The 23rd Cavalry Division was organized at some time after World War I, and was not activated in World War II. Of its component regiments, only the 106th Cavalry Regiment served under a cavalry designation during World War II.
- Headquarters (New Orleans, Louisiana)
- Headquarters, Special Troops (New Orleans, Louisiana)
  - Headquarters Troop (New Orleans, Louisiana)
  - 23rd Signal Troop (Birmingham, Alabama)
  - 127th Ordnance Company (Medium) (Wisconsin National Guard) **
  - 23rd Tank Company (Light) (Illinois National Guard) **
- 53rd Cavalry Brigade
  - Headquarters (Madison, Wisconsin)
  - Headquarters Troop (Stanley, Wisconsin)
  - 105th Cavalry Regiment (Nekoosa, Wisconsin)
  - 106th Cavalry Regiment (Chicago, Illinois)
- 55th Cavalry Brigade
  - Headquarters (New Orleans, Louisiana
  - Headquarters Troop (Birmingham, Alabama)
  - 108th Cavalry Regiment (Hinesville, Georgia)
  - 109th Cavalry Regiment (Chattanooga, Tennessee)
- 23rd Reconnaissance Squadron (Springfield, Illinois)
- 141st Field Artillery Regiment (New Orleans, Louisiana)
- 127th Engineer Squadron (Huntsville, Alabama)

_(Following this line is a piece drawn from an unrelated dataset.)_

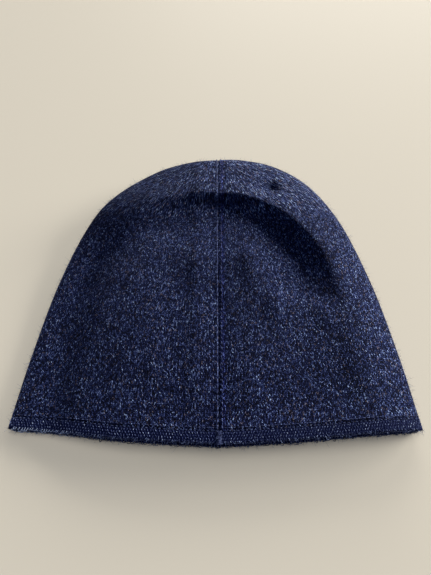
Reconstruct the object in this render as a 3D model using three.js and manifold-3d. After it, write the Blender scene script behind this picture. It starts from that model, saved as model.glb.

- 123rd Medical Squadron (Alabama National Guard) *
- 123rd Quartermaster Squadron (Illinois National Guard) *

One asterisk indicated the unit was partially organized, with the designated headquarters location for mobilization shown. Two asterisks indicated the unit was allotted, but unorganized or inactive, with the state of headquarters allocation shown.